Some of the stand-out pieces from this second act included ‘Your Best American Girl,’ ‘I Bet on Losing Dogs,’ and ‘Goodbye, My Danish Sweetheart,’ all of which revolve around traumatic events and unrequited love. The behaviour of the crowd reflected the mood of these songs, and I saw several audience members crying. ‘I Bet on Losing Dogs’ is one of my personal favourites and Mitski definitely did it justice with her melancholy, trailing voice. ‘Goodbye, My Danish Sweetheart’ is a lesser-known song from her second album which offered a magnificent homage to her earlier work. Although it is a shame that more of her early numbers weren’t included, it is understandable that she would want to play the newer tracks that contributed to her success in recent years.

In order to wind down the show after a set with such emotional highs and lows, Mitski closed with three tracks from Be The Cowboy, including ‘Two Slow Dancers’ as the encore. This was a perfect choice for the final song, not just because of its slow tempo and soft piano, but because of position at the end of the album. The themes of lost love, ageing and nostalgia succinctly summarised the rest of the show, and the dreamlike strings gave it a sleepy quality to mark the end of the night.

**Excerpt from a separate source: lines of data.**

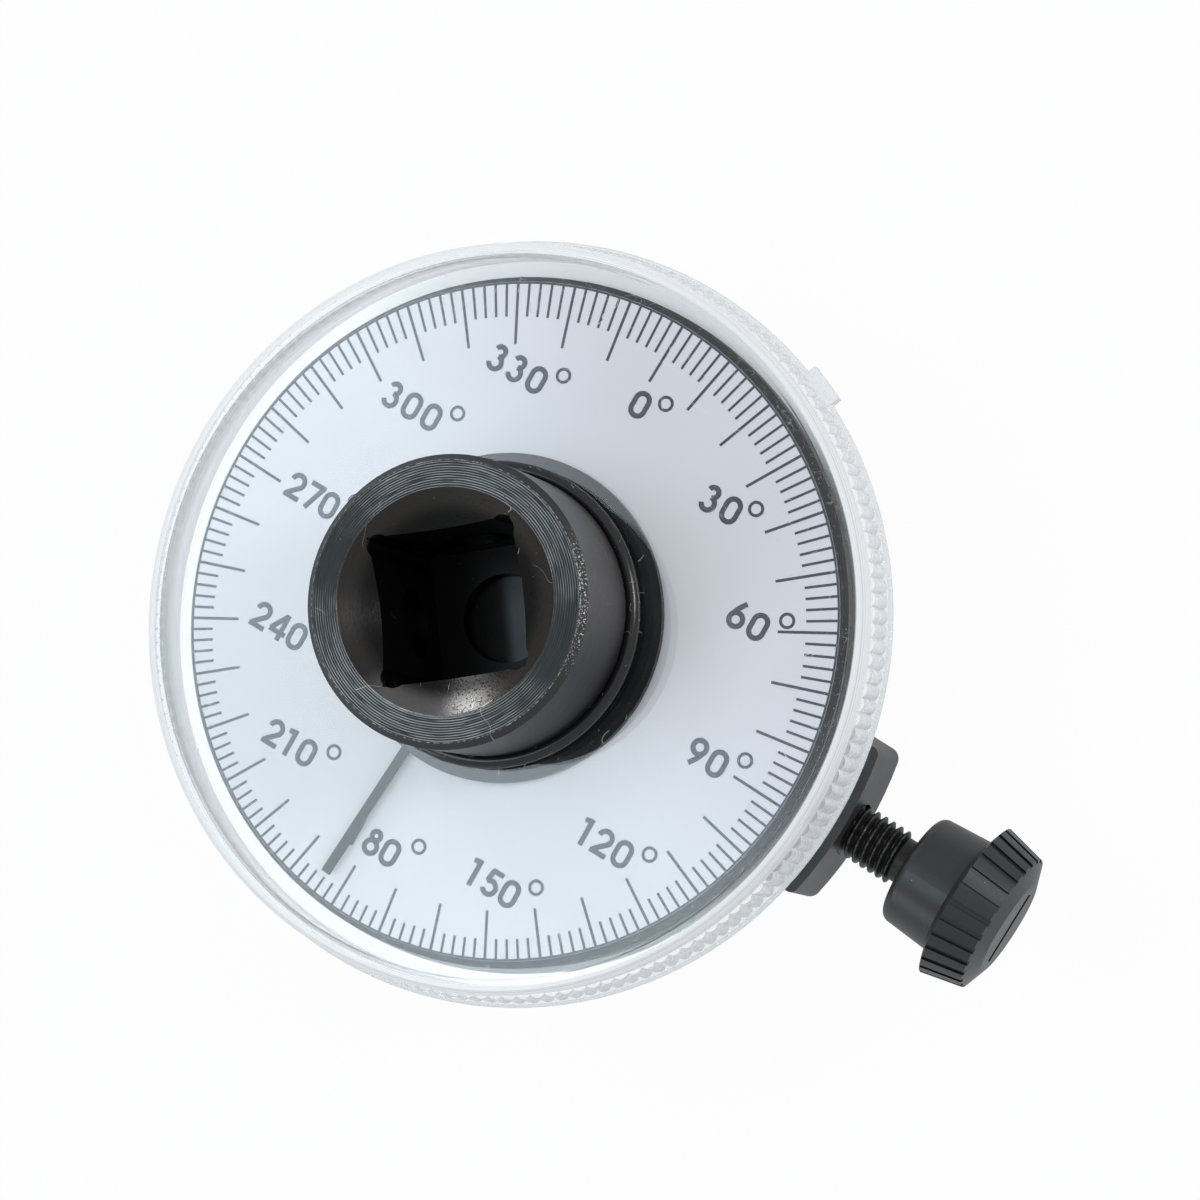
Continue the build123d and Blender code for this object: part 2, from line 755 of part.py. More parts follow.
with BuildPart() as clamp_knob:
    with BuildSketch(screw_section):
        with BuildLine():
            Polyline(
                (knob_start, 0),
                (knob_start, knob_hub_start_radius - knob_hub_fillet),
            )
            TangentArc(
                (knob_start, knob_hub_start_radius - knob_hub_fillet),
                (knob_start + knob_hub_fillet, knob_hub_start_radius),
                tangent=(0, 1),
            )
            Polyline(
                (knob_start + knob_hub_fillet, knob_hub_start_radius),
                (head_start, knob_hub_end_radius),
                (rib_start, knob_head_radius),
                (rib_end, knob_head_end_radius),
                (knob_end, knob_end_radius),
                (knob_end, 0),
                (knob_start, 0),
            )
        make_face()
    revolve(axis=screw_axis)
    # Grip grooves along the taper
    rib_step = 360 / knob_rib_count
    with BuildSketch(*[groove_plane(step * rib_step) for step in range(knob_rib_count)]):
        with BuildLine():
            Polyline(
                (-knob_groove_width / 2, knob_groove_depth / 2),
                (0, -knob_groove_depth),
                (knob_groove_width / 2, knob_groove_depth / 2),
                close=True,
            )
        make_face()
    extrude(amount=knob_head_length + 2, mode=Mode.SUBTRACT)
    # Screwdriver slot across the end
    with BuildSketch(screw_plane(knob_end)):
        Rectangle(knob_slot_length, knob_slot_width)
    extrude(amount=-knob_slot_depth, mode=Mode.SUBTRACT)
    # Moulded-in seat of the stud
    with BuildSketch(screw_plane(knob_start)):
        Circle(stud_radius + fixed_gap)
    extrude(amount=stud_in_knob + fixed_gap, mode=Mode.SUBTRACT)
save(clamp_knob, "clamp_knob")
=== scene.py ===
from math import cos, floor as whole, pi, radians, sin

import bpy
from mathutils import Matrix, Vector


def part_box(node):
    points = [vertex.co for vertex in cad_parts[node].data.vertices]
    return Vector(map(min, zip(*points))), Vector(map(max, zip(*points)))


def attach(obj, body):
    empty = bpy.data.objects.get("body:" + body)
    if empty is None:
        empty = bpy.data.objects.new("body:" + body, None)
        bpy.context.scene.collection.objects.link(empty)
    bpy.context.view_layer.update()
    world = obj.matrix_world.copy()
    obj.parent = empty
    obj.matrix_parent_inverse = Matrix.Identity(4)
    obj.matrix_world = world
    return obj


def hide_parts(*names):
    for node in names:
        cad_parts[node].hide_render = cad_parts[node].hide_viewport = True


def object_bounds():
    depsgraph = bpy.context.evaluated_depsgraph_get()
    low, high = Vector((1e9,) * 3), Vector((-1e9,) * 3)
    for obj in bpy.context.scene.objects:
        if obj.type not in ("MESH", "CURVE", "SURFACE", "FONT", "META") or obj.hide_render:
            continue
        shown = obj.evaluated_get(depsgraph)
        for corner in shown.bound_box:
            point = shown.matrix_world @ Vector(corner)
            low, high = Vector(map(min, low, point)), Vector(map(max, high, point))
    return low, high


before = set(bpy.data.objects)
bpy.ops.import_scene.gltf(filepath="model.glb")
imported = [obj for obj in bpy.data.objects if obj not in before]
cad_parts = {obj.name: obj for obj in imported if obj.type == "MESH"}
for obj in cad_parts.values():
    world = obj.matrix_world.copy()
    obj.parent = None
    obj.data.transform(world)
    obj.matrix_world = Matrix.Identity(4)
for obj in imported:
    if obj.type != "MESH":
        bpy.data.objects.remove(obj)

cad_low, cad_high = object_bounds()
MM = 0.001


# Camera: a long lens that looks at the gauge's face from its lower right, as
# a product photograph does.
camera_place = Vector((88.18, -37.91, 292.3)) * MM
camera_target = Vector((8.81, 0.33, 16.0)) * MM
picture_up = Vector((0.1457, 0.9848, 0.0944))
camera_data = bpy.data.cameras.new("camera")
camera_data.lens = 99.0
camera_data.sensor_width = 36.0
camera_data.clip_start = 0.01
camera = bpy.data.objects.new("camera", camera_data)
bpy.context.scene.collection.objects.link(camera)
backward = (camera_place - camera_target).normalized()
rightward = picture_up.cross(backward).normalized()
upward = backward.cross(rightward)
turned = Matrix((rightward, upward, backward)).transposed().to_4x4()
camera.matrix_world = Matrix.Translation(camera_place) @ turned
bpy.context.scene.camera = camera
bpy.context.scene.view_settings.view_transform = "Standard"


# Floor: a plain pale surface that the male square's tip stands on. The camera sees it
# almost white, and it keeps a faint shadow.
def new_material(name):
    """A material with an empty node tree."""
    material = bpy.data.materials.new(name)
    material.use_nodes = True
    material.node_tree.nodes.clear()
    return material


def add_node(tree, kind, inputs=None, **settings):
    """Adds a node. An input given as another node's output is linked, and a plain value is set."""
    node = tree.nodes.new(kind)
    for setting, value in settings.items():
        setattr(node, setting, value)
    for socket, value in (inputs or {}).items():
        if isinstance(value, bpy.types.NodeSocket):
            tree.links.new(value, node.inputs[socket])
        else:
            node.inputs[socket].default_value = value
    return node


def calc(tree, operation, *values):
    """The result of one Math node."""
    return add_node(tree, "ShaderNodeMath", dict(enumerate(values)), operation=operation).outputs[0]


def seen_directly(tree):
    """1 for what the camera sees straight, in a reflection or through the clear cover."""
    path = add_node(tree, "ShaderNodeLightPath")
    seen = calc(tree, "MAXIMUM", path.outputs["Is Camera Ray"], path.outputs["Is Glossy Ray"])
    return calc(tree, "MAXIMUM", seen, path.outputs["Is Transmission Ray"])


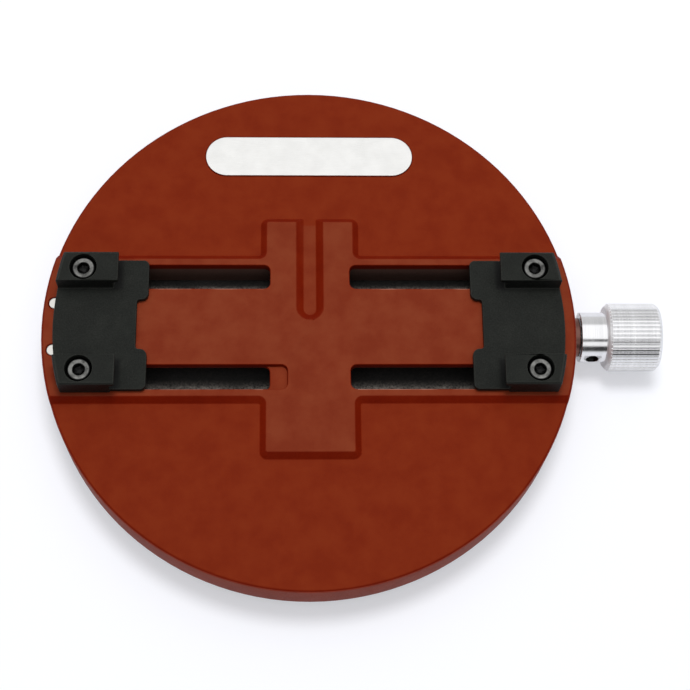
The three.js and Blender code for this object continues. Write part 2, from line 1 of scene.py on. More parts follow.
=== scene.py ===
"""A round vise for circuit boards: a red stone base, two black jaws and one knurled knob on the rim.

Metres, +Z up, +X towards the knob, +Y to the back. The origin is the centre of the base's underside.
"""

import math

import bmesh
import bpy
import numpy as np
from mathutils import Matrix, Vector


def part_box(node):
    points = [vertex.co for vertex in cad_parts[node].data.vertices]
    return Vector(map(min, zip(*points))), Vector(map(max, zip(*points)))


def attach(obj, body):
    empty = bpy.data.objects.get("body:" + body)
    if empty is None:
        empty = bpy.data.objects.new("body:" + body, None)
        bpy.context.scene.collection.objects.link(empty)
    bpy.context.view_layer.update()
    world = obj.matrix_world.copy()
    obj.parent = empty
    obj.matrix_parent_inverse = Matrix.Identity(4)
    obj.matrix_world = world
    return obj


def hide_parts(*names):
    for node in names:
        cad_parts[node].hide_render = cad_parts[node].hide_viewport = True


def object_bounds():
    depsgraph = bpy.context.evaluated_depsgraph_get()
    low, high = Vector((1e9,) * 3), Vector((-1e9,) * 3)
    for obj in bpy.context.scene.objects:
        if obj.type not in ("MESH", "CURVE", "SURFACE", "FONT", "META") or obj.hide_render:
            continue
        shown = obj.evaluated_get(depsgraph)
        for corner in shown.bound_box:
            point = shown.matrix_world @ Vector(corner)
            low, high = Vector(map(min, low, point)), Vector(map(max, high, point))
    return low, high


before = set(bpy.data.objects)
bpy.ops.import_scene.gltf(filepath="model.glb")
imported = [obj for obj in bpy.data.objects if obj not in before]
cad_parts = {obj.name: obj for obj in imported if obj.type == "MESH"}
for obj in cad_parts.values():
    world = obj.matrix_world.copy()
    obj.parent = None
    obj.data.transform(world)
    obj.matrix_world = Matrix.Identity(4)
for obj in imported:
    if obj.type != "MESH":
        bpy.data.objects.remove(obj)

cad_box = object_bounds()
MM = 0.001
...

Overall, the concert was a fantastic opportunity to reignite my love for some of my old favourite tracks such as ‘Townie’, but the behaviour of the crowd was at times off-putting and irritating, due to the audience being inexperienced with concert etiquette. Nevertheless, I am incredibly grateful for the chance to see her and I cannot wait for the opportunity to see her again.